Retour Pologne : les réformes judiciaires vont à l’encontre des normes anti-corruption, estiment les experts du Conseil de l'Europe

Pologne : les réformes judiciaires vont à l’encontre des normes anti-corruption, estiment les experts du Conseil de l'Europe

Les modifications apportées fin 2017 dans le domaine de la justice en Pologne, notamment à loi sur le Conseil de la magistrature (LCM), à la loi sur la Cour suprême (LCS) et à la loi sur les tribunaux ordinaires, ne respectent pas les normes anti-corruption du Conseil de l'Europe, conclut le Groupe d’États contre la corruption (GRECO) du Conseil de l'Europe dans un rapport rendu public aujourd'hui.

Des critiques similaires avaient déjà été formulées par la Commission de Venise du Conseil de l'Europe, mais le rapport du GRECO a été élaboré dans le cadre de la première « procédure ad hoc » jamais déclenchée par des « circonstances exceptionnelles », après que le GRECO avait obtenu des informations faisant état de « graves violations » des normes anti-corruption.

Le document de 16 pages du GRECO est un rapport préliminaire. Le GRECO devrait en effet publier plus tard dans l’année le résultat final d’une nouvelle évaluation, plus détaillée, qui prendrait en compte des initiatives plus récentes concernant la réforme judiciaire en Pologne, annoncées la semaine dernière. Le rapport préliminaire se concentre sur certains aspects de la loi du 8 décembre 2017 portant modification de la LCM, qui est entrée en vigueur en janvier 2018, et de la loi du 8 décembre 2017 portant modification de la LCS, qui entrera en vigueur le 2 avril 2018.

Parmi les principales constatations du GRECO figure l’influence législative excessive sur la désignation des membres du Conseil de la magistrature. Le GRECO recommande de limiter le rôle du Parlement polonais en la matière et de faire en sorte que la moitié au moins des membres de ce Conseil, dont le rôle premier est de nommer les juges, soient élus par leurs pairs.

Le GRECO est préoccupé par la question du mandat des juges de la Cour suprême. Le rapport critique l’instauration d’un système qui consiste de facto à renouveler la composition de la Cour suprême, dans la mesure où l’abaissement de l’âge de la retraite – qui concernerait un grand nombre de juges en exercice – est associé au pouvoir du Président de la République de prolonger le mandat des juges. La sécurité de l’emploi est une protection essentielle des juges et de la magistrature contre les influences indues et une garantie de leur indépendance. Le GRECO recommande que le nouvel âge de la retraite ne soit pas appliqué aux juges actuellement en fonction, en combinaison avec les dispositions permettant au pouvoir exécutif de prolonger le mandat de ces juges. De manière analogue, pour les nouveaux juges de la Cour suprême, il faudrait veiller à ce que la prolongation éventuelle de leur mandat au-delà de l'âge de la retraite soit libre de toute influence politique.

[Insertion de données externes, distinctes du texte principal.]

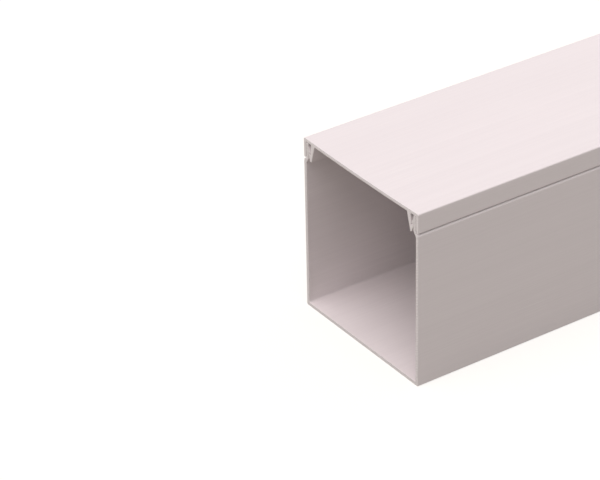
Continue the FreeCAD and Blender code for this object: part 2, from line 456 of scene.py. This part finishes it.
# The lid's corners run from the middle of its top round the skirt and the leg to the
# middle of the plate's underside.
lid_corners = [
    *along_plate(outer_face, 0, 0)[:-1],
    (0, lid_edge, lid_radius),
    (0, skirt_foot, skirt_radius),
    (skirt_thickness - skirt_taper, skirt_foot, skirt_radius),
    (skirt_thickness, skirt_foot + taper_height, 0),
    (skirt_thickness, plate_level(skirt_thickness, lid_thickness), 0),
    (*outer_root, leg_radius),
    (leg_outer(notch_foot), notch_foot, barb_radius),
    (barb_outer + barb_thickness, barb_top, barb_radius),
    (barb_outer, barb_top, barb_radius),
    (barb_outer, barb_top - barb_face, 0),
    (leg_inner(leg_tip) - tip_width, leg_tip, tip_radius),
    (leg_inner(leg_tip), leg_tip, tip_radius),
    (*inner_root, leg_radius),
    *along_plate(inner_root[0], outer_face, lid_thickness)[1:],
]
lid = draw_half_section("lid_extrusion", lid_corners)
round_corners(lid, lid_corners)
run_through_die(lid)
break_sawn_edges(lid)

# The lid's sawn ends are painted brighter than the channel's: painted light, for light that the
# plate's cut edge catches from above.
lid_vinyl = rigid_vinyl("lid_vinyl", batch=3.7, blade=(40, 190), cut_tone_and_painted_light=1.06)
lid.data.materials.append(lid_vinyl)
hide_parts("clip_lid")
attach(lid, "root")


# Floor and light
# A pale studio floor and soft light from high in front, as in a catalogue picture. The
# floor and the room look white to the camera, and the floor keeps the trunking's shadow.

# The floor is wide, in metres, for cameras that stand far off, and lies just under the stick.
floor_width = 120
floor_gap = 0.02
bpy.ops.object.select_all(action="DESELECT")
bpy.ops.mesh.primitive_plane_add(size=floor_width)
ground = bpy.context.object
ground.name = "studio_floor"
ground.data.name = "studio_floor"
bpy.ops.object.mode_set(mode="EDIT")
bpy.ops.transform.translate(value=(0, 0, cad_low.z - mm * floor_gap))
bpy.ops.object.mode_set(mode="OBJECT")

white = (1, 1, 1, 1)
black = (0, 0, 0, 1)
room_grey = (0.39, 0.39, 0.39, 1)


def seen_directly(tree):
    """1 for rays of the camera and for mirrored or passed ones, and 0 for light that spreads."""
    start = Finish(tree)
    camera_ray = start.add("ShaderNodeLightPath", {}, {}, "Is Camera Ray")
    mirrored_ray = start.add("ShaderNodeLightPath", {}, {}, "Is Glossy Ray")
    passed_ray = start.add("ShaderNodeLightPath", {}, {}, "Is Transmission Ray")
    return camera_ray.larger(mirrored_ray).larger(passed_ray)


paint = bpy.data.materials.new("pale_floor")
paint.use_nodes = True
paint_shader = paint.node_tree.nodes["Principled BSDF"]
paint_shader.inputs["Base Color"].default_value = (0.345, 0.324, 0.287, 1)
paint_shader.inputs["Roughness"].default_value = 0.9
paint_shader.inputs["Specular IOR Level"].default_value = 0.0
paint_shader.inputs["Emission Strength"].default_value = 0.72
floor_glow = seen_directly(paint.node_tree).blend(black, white)
paint.node_tree.links.new(floor_glow.socket, paint_shader.inputs["Emission Color"])
ground.data.materials.append(paint)

room = bpy.data.worlds.new("studio_room")
room.use_nodes = True
bpy.context.scene.world = room
room_light = room.node_tree.nodes["Background"]
room_tone = seen_directly(room.node_tree).blend(room_grey, white)
room.node_tree.links.new(room_tone.socket, room_light.inputs["Color"])

key_from = Vector((0.08, -0.34, 0.94))
bpy.ops.object.light_add(type="SUN", location=key_from)
key = bpy.context.object
key.name = "overhead_softbox"
key.rotation_euler = key_from.to_track_quat("Z", "Y").to_euler()
key.data.energy = 2.25
key.data.color = (1.0, 0.92, 0.93)
key.data.angle = math.radians(60)


# Camera
# A long lens, high on the right of the near end, so that the lid, the right wall and the
# sawn end all show. It is rolled a little, as the picture is.

bpy.ops.object.camera_add()
camera = bpy.context.object
camera.name = "catalogue_camera"
camera.data.sensor_width = 36
camera.data.lens = 172.58
camera.data.clip_end = 200
bpy.context.scene.camera = camera
azimuth = math.radians(55.969)
elevation = math.radians(30.897)
roll = math.radians(-1.284)
level_part = math.cos(elevation)
backwards = Vector((
    math.sin(azimuth) * level_part,
    -math.cos(azimuth) * level_part,
    math.sin(elevation),
))
turn = (-backwards).to_track_quat("-Z", "Y").to_matrix() @ Matrix.Rotation(roll, 3, "Z")

# The right wall's near foot, and where the camera sees it in metres: to the right, upwards
# and backwards.
near_foot = Vector((cad_high.x, cad_low.y, cad_low.z))
near_foot_from_camera = Vector((0.06083, -0.07582, -1.48465))
camera.location = near_foot - turn @ near_foot_from_camera
camera.rotation_euler = turn.to_euler()

bpy.context.scene.view_settings.view_transform = "Standard"
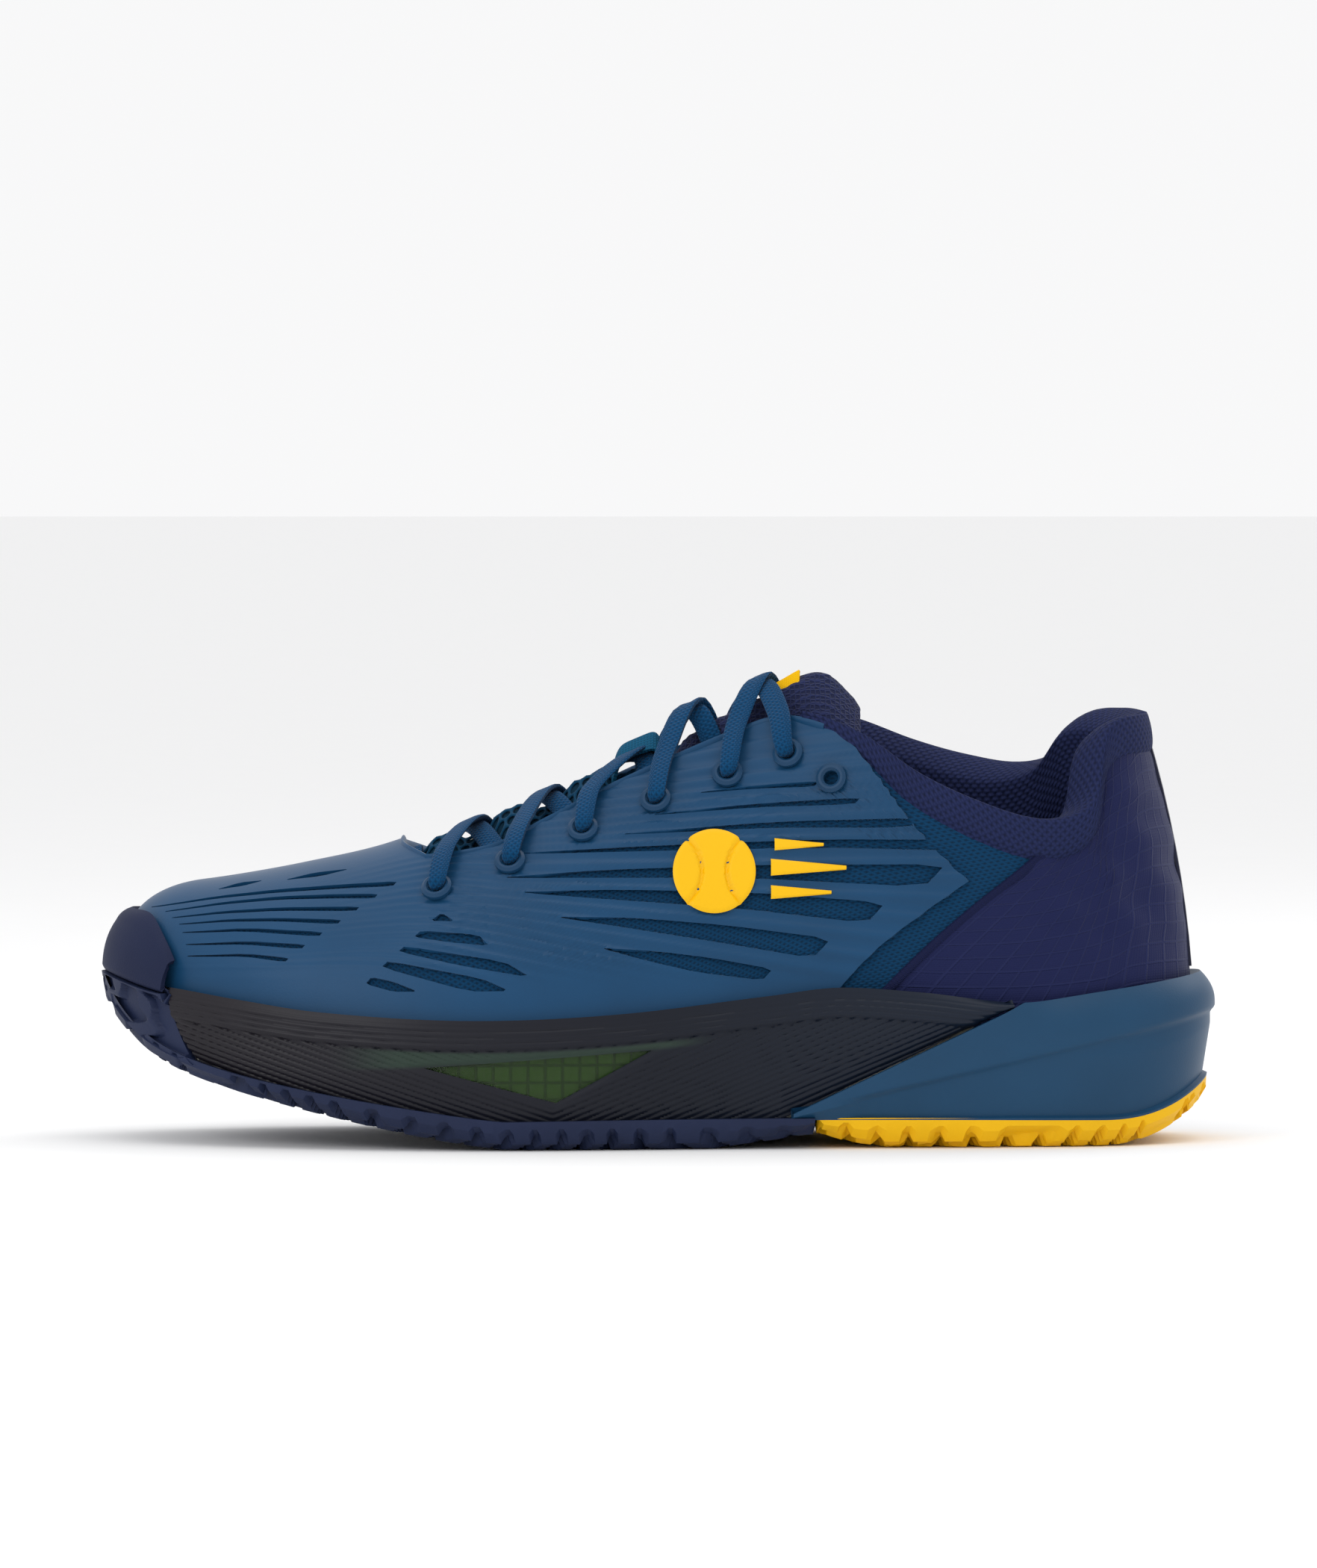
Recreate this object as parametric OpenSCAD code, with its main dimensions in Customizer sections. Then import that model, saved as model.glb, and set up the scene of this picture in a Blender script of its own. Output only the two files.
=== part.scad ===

Le GRECO appelle aussi la Pologne à modifier les procédures disciplinaires applicables aux juges de la Cour suprême, de manière à exclure tout risque d’influence indue des pouvoirs législatif et exécutif sur ces procédures.

En outre, le rapport critique les pouvoirs discrétionnaires excessifs du ministre de la Justice vis-à-vis de la magistrature, notamment en ce qui concerne des questions comme l’attribution des affaires et le mode d’affectation aléatoire. Ces préoccupations sont amplifiées par le fait que, en vertu de la nouvelle loi sur le ministère public, telle qu’elle a été modifiée en 2016, le cabinet du Procureur général a fusionné avec celui du ministre de la Justice et les pouvoirs de cette nouvelle instance ont augmenté en matière de poursuites pénales.

En raison de ces critiques, et d’autres encore, formulées dans le rapport ad hoc, le GRECO souligne que des principes fondamentaux du système judiciaire ont été affectés « d’une manière si décisive et dans une telle mesure » que des pans entiers des évaluations de la situation de la magistrature faites antérieurement par le GRECO cessent d’être valables. Le GRECO réévaluera la « prévention de la corruption des juges » en Pologne à l’une de ses prochaines réunions plénières, peut-être dès juin 2018.